黒坂 岳央
黒坂 岳央(くろさか・たけお)
水菓子肥後庵代表。フルーツビジネスジャーナリスト。シカゴの大学へ留学し会計学を学ぶ。大学卒業後、東京で会社員を経て独立。フルーツギフトのビジネスに乗り出し、「肥後庵」を運営。経営者や医師などエグゼクティブの顧客にも利用されている。ビジネス雑誌やニュースサイトでビジネス記事を書いている。著書に『年収1億円超の起業家・投資家・自由業そしてサラリーマンが大切にしている習慣 “億超えマインド"で人生は劇的に変わる!』など。

筆者は数多くのお金持ちを目の当たりにし、彼らと一緒にビジネスをしてきた。保有する資産が数十億円を超え、昼間からシャンパンを飲んでジャグジーでまったりしていても、資産が自己増殖を続けるような人もいる。また、起業して、ITや金融などの分野で、不眠不休で働きながらも、新たなビジネスチャンスを見るやいなや飛び移るという肉食的な経営者もいる。経営者や社長ほど、稼いだ後も働いているのだろうか?

お金持ちはヒマであり、忙しい

働く
(画像=G-Stock Studio / Shutterstock.com)

これまで一緒に働いたり、お酒や食事をともにする経験を通したりして「お金持ちほどよく働く」ということを心底理解できたつもりだ。だが、しかしよく、「お金持ちは働かないで稼ぐ」という主張をみかける。一見すると正反対の考え方のようだが、確かにこれは正しいといえる。それはお金持ちになるには会社や資産運用という、レバレッジをかける仕組みで稼ぐ必要があるので、「自分が忙しく駆け回っている間は本当の意味でのお金持ちにはなれない」という主張は正論なのだ。

そもそも、稼げない人の多くは「稼ぐ仕組み」自体を持っていない。自分の体が資本であり、「今稼ぐために今働く」という調子なので、働くのをやめるとたちまち収入は途絶えてしまうのだ。一方、お金持ちは会社オーナーや投資家で、実際にお金を稼いでいるのは会社や資産だ。自分が汗水を垂らす必要はない。これが、「お金持ちはヒマ」と言われる理由である。

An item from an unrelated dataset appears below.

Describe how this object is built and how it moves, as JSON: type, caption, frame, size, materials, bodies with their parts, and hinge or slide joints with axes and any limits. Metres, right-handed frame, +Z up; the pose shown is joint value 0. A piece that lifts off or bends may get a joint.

だが、それでもお金持ちは実は働いているのだ。自らがお金持ちになるような精力的と行動力を持つビジネス中毒者が、一日中シャンパン飲んで遊びほうけるなんて密度の薄い時間を耐えられるはずがないと筆者は考えている。

稼ぐ人と稼げない人の「忙しい」の意味の違い

筆者の知人に、米国金融街を闊歩するトレーダー並に稼ぎ続けているトップアフィリエイターがいる。もちろん法人化済みだ。そんな彼は先日、私に面白いことを語ってくれた。

「正直、もうこれ以上は収入を増やす必要はない。俺は社会の生存競争の勝者だ。今こうしてただしゃべっている間も、淡々とアフィリエイト報酬は発生し続けている。だが俺は忙しい。あれもこれもやりたい、好きなことをたくさん集めた結果忙しくなっている」というのだ。

稼げない人のいう「忙しい」と、彼のような人種の「忙しい」はまったく意味が異なるのがお分かりいただけるだろうか。

稼げない人は「生きるために忙しい」のだ。極端にいうと生活のため稼ぐために自分の体を資本に働く、やめれば収入が途絶えるのでやめることはできない。だが、稼ぐ人は「楽しいことを消化するのに忙しい」のだ。その結果としてお金が増殖する。そして稼ぐ人は稼ぐこと自体が楽しいので、彼らは稼ぎ続けるという趣味で忙しくしている。

楽しいことでなければ生き残れない

稼ぐ人ほど忙しく働くというのは、「お金を気にせず、楽しいから夢中になれることを仕事にしている人でなければお金持ちになれない」という説が成り立つといえる。「好きなことだけで生きていけるほど世の中は甘くない」と昔は言われていた。だが、今は「好きなことを仕事にしなければ、生きていけない世の中」というのが正しい答えだと筆者は痛感する毎日である。

もちろん「楽しいことでなければ生き残れない」というセリフが当てはまるのは、経営者や投資家などの「お金を稼ぐ仕組み」を持てるもののみに通用すると考えるのが妥当であろう。

もう働く必要がないほど稼いでいるのに、さらに精力的に働く経営者とは、「好きなことで生きていく」をこれ以上なく体現している人種なのである。